イギリスのマイナーメーカー「ヴォグゾール」の工場閉鎖で大騒ぎ! ムリなEV化の流れが生む社会不安
政府が雇用を減らして外国企業の進出を助長する危険性
イギリスでは100%BEV販売達成時期がやや流動的となっているが、これはBEV自体の技術的問題(価格設定も含めて)というよりは、雇用問題を考慮したものなのかなと報道に接して感じた。

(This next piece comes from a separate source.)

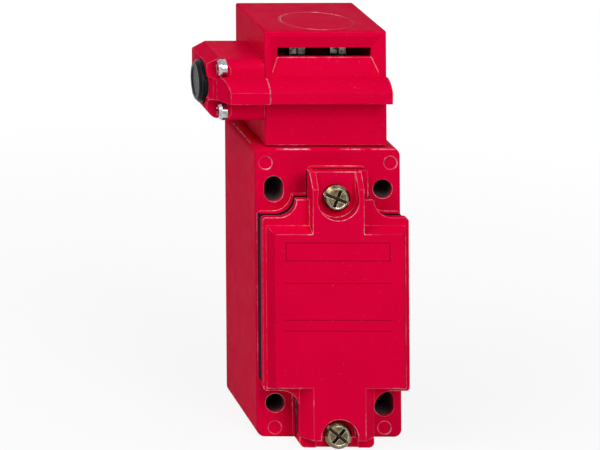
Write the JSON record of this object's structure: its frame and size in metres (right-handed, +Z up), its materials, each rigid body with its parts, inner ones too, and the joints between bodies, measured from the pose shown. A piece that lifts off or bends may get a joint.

この報道でもBEVに政府が積極的な姿勢を示すのも、BEVという新たな分野にイギリス経済の活路を見出しているとしながら、一方でBEVへの生産体制の整っていないイギリスのいまの自動車産業ではいたずらに雇用不安を招くだけではないかと結んでいた。 「2035年・100%」だけがひとり歩きすれば、腰の軽い中国メーカーの現地工場進出などを招く可能性もある。「それなら雇用不安はなくなるのでは?」とも思えるのだが、ICE車に比べればはるかに部品点数の少ないBEVを最新設備の工場で生産するとなれば、抱える従業員数もいまよりは限られるし、スムースにBEV生産へ移行できるのかという問題もある。 つまり、いたずらに中国メーカー製BEVに市場を席巻されるだけで終わってしまう可能性もあるのだ。 日本も対岸の火事ではない。とにかく政治的な問題はあるものの、中国はまさにお隣さん、イギリスと中国ほどの距離はない。イギリスに比べれば日本メーカーはまだまだオリジナル性を保っているのでそこまで心配する必要はないとも思えるが、2024年11月、政府有識者委員会は国連へ提出する新たな温室効果ガス削減目標として、2035年度に2013年比で60%削減を提案している。 すでに2030年度に2013年比で46%削減するとしており、優秀なHEVをラインアップし、ICE車でも十分環境負荷の低いモデルを多くラインアップする日本車であっても、今後は自動車が日本国内でも温室効果ガス削減のやり玉に挙がるリスクは高まっている。